The way I do TIFF is the way I do most festivals. Intensively. I'll probably be skimming people's ljs rather than reading them for the next week. (Yes I've been reading. I'm just uncomfortable saying the obvious and easy, whereas the nuanced and more complete, that I would be comfortable saying, takes a long time, so I'm really bad at commenting.)

That said, I started late getting into it this year. I only got my program book the day after the start, as opposed the weeks or months ago that would have made more sense. Reading and selecting prospects took about nine hours, not including breaks. Fitting them into the schedule and ordering what I could took another two hours. Since new tickets get released at 7:00 morning of, I'm unfortunately going to be waking up early, (or as tonight, not going to sleep), after having been out late, and snatching naps where I can.

I may be doing some off the cuff tweeting by text message at ljseabream during the festival, though I probably won't read replies 'till I get back home.



Yesterday I saw easy A. A commercial big studio film, with a name cast, not much time before wide-release. A high school teen comedy by John Hughes fans.

Let me start by saying that I'm not a non-spoiler critiquer, though the odd time that I do reviews, I can manage. If I'm going to analyze something, I prefer doing it as a whole piece. I also should say that I can admire a thing done well, even if I might not value the type of thing it is. Meaning, for example, that I could admire an amazingly prepared lobster dish, even were I allergic to shellfish. Or in this case, an above average high school teen comedy movie, though it's not really my type of thing, and I would have rather it had explored some more adventurous territory considering the subject matter.

Interestingly the people who were most responsible for the script, as well as the lead actress, didn't really go through a full length American High School Experience (not that there's one single such thing). In the Q & A, they sort of said that their understanding of the environment was strongly informed by the 80s John Hughes movies. So it sort of has that feel, updated with even more witty dialogue, and a touch of John Waters over the top-ness.

What I particularly liked about the film was the way that, unlike in too many semi-coming of age comedy stories, the protagonist's parents are actively positively present and not oblivious others. Their scenes don't move the plot as such, but they make clearer where Olive comes from.
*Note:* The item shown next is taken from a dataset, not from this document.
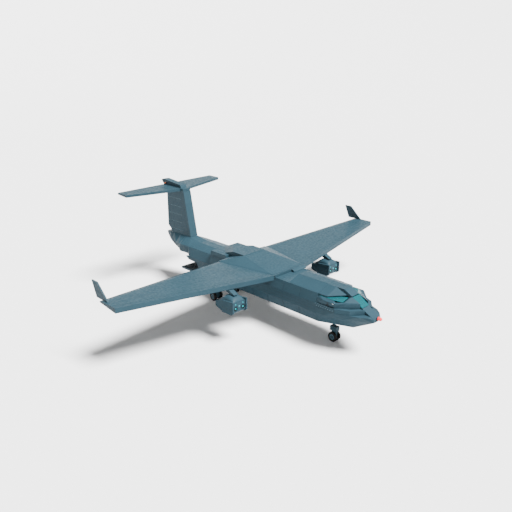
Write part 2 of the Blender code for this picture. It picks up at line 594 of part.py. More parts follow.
def build_tail():
    """Fin, bullet, stabiliser halves and their cross axle."""
    fin_low = WING_TOP + 0.0025 + GAP
    fin = [(0.2370, fin_low), (0.2680, FIN_TOP), (0.3650, FIN_TOP), (0.3670, WING_TOP + 0.0240),
           (0.3520, WING_TOP + 0.0120), (0.3500, fin_low)]
    place("fin", extruded(fin, "X", -FIN_HALF, FIN_HALF), "sand_blue")
    shape = box((-FIN_HALF, 0.2700, FIN_TOP + GAP), (FIN_HALF, 0.3860, STAB_TOP + 0.001))
    block = place("tail_bullet", shape, "sand_blue")
    pod = [(0.2860, STAB_TOP), (0.2900, STAB_TOP + 0.0110), (0.3860, BULLET_TOP),
           (BULLET_REAR, BULLET_TOP - 0.0020), (BULLET_REAR, BULLET_TOP - 0.0060),
           (0.3880, STAB_TOP + 0.0020), (0.3780, STAB_TOP)]
    joined(block, [place("bullet_top", extruded(pod, "X", -BULLET_HALF, BULLET_HALF), "sand_blue")])
    spot = (0.0, STAB_AXLE_Y, STAB_AXLE_Z)
    reach = STAB_AXLE_HALF + 0.006
    bore = turned([(-reach, AXLE_RADIUS + GAP), (reach, AXLE_RADIUS + GAP)], spot, "X", 16)
    cut(block, [place("stabiliser_axle_bore", bore, "black")])
    axle = turned([(-STAB_AXLE_HALF, AXLE_RADIUS), (STAB_AXLE_HALF, AXLE_RADIUS)], spot, "X", 16)
    place("stabiliser_axle", axle, "orange_brown", smooth=True)
    for side, sign in sides():
        rings = []
        for x, front in ((FIN_HALF + GAP, 0.2860), (STAB_TIP_X, 0.3360)):
            under = STAB_TOP - STAB_THICK
            rings.append([(sign * x, front, STAB_TOP), (sign * x, front, under),
                          (sign * x, STAB_REAR, under + 0.0030), (sign * x, STAB_REAR, STAB_TOP)])
        place("stabiliser_" + side, lofted(rings), "sand_blue")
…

I really did take issue with the lack of examination of the cultural assumptions though. The gender based double standard could have stood to be at least remarked upon and acknowledged, even if not challenged (though that would have been nice too.). Particularly when it is so central to the whole dynamic of the situation. I mean if it was just a movie thematically centered around identity and reputation, they could have picked something different for Olive to lie about. But having chosen this, it's such an elephant in the room (to me anyway). Tied in with that too is the way that sex with multiple partners is presented as being in and of itself wrong. I mean, the words 'ethical' and 'slut' have been associated with each other for quite some time now. They didn't have a single person who even alluded to the possibility. While there's some positive queer content (the screenwriter is a gay man BTW), sigh.

I've got other things to say, but the next screening I'm going to is in 65 minutes, and I'm not even dressed yet. Hopefully I can keep this up.